Professor Day talks with an Indian practitioner during one of the VGG visits to veterinary practices in New Delhi.
The World Small Animal Veterinary Association (WSAVA) Vaccination Guidelines Group (VGG) has released the final report following its three-year study of infectious disease prevalence and small companion animal vaccination practice on the Asian continent.
Called Recommendations on Vaccination for Asian Small Animal Practitioners: a Report of the WSAVA Vaccination Guidelines Group, it offers advice to the profession in Asia in areas including undergraduate veterinary education; infectious disease surveillance and research; practitioner continuing education (CE) and vaccine licensing. It also summarizes the results of a VGG survey of almost 700 practitioners in selected Asian countries with regard to their experience of dealing with infectious disease and vaccination practice in their hospitals.
Commenting, the Chairman of the VGG, Professor Michael Day from the University of Bristol in the UK, said: “This report is the culmination of three years work and fact-finding visits by the VGG to Japan, India, China and Thailand. We give advice on optimum vaccination practice in the Asian context; highlight key aspects of vaccine storage and delivery and respond to 80 questions posed frequently during the seven CE events we delivered to more than 800 practitioners during the project.”
“We also highlight the issue of canine rabies in many Asian countries and urge the profession in countries endemic for the disease to engage with the target set by the WSAVA One Health Committee and the International Organisation for Animal Health (OIE) for global elimination of canine rabies by 2030.”

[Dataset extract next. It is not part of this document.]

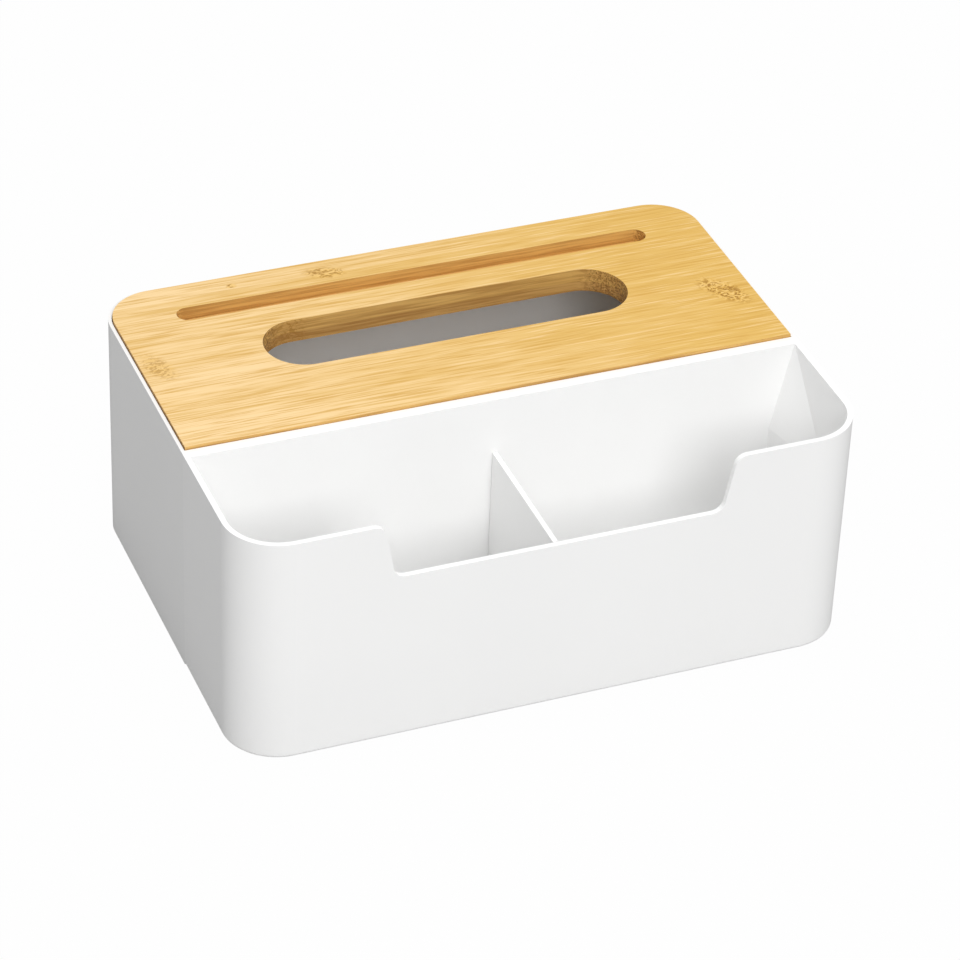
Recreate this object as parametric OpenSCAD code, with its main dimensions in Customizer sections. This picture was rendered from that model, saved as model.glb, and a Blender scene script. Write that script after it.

The VGG report has been accepted for publication as a peer-reviewed scientific manuscript in the official journal of the WSAVA, the Journal of Small Animal Practice and is available for public access on the VGG resource pages of the WSAVA website: http://www.wsava.org/article/wsava-vaccination-guidelines-asian-study-are-now-ready-view
Professor Colin Burrows, WSAVA President, said: ”I am grateful for the hard work of Professor Day and his VGG colleagues and co-authors of the report: Ron Schultz, Richard Squires, Hajime Tusjimoto and Umesh Karkare. We also thank the VGG sponsors, MSD Animal Health, for their logistical support during the project.”
The VGG now begins its Phase IV Project, which will be a revision of the 2010 global vaccination guidelines for the dog and cat and which should be released late in 2015.
The WSAVA is a not-for-profit body, dedicated to enhancing the quality of veterinary care for companion animals around the world. It works in key areas such as Continuing Education (CE), One Health and nutrition. It membership is made up of 92 veterinary organizations from all over the world, representing 145,000 individual veterinarians globally. Its Vaccinations Guidelines Group, kindly supported by MSD Animal Health, aims to develop globally applicable recommendations on best practice for the vaccination of dogs and cats. It is also at the forefront of work to eradicate canine rabies.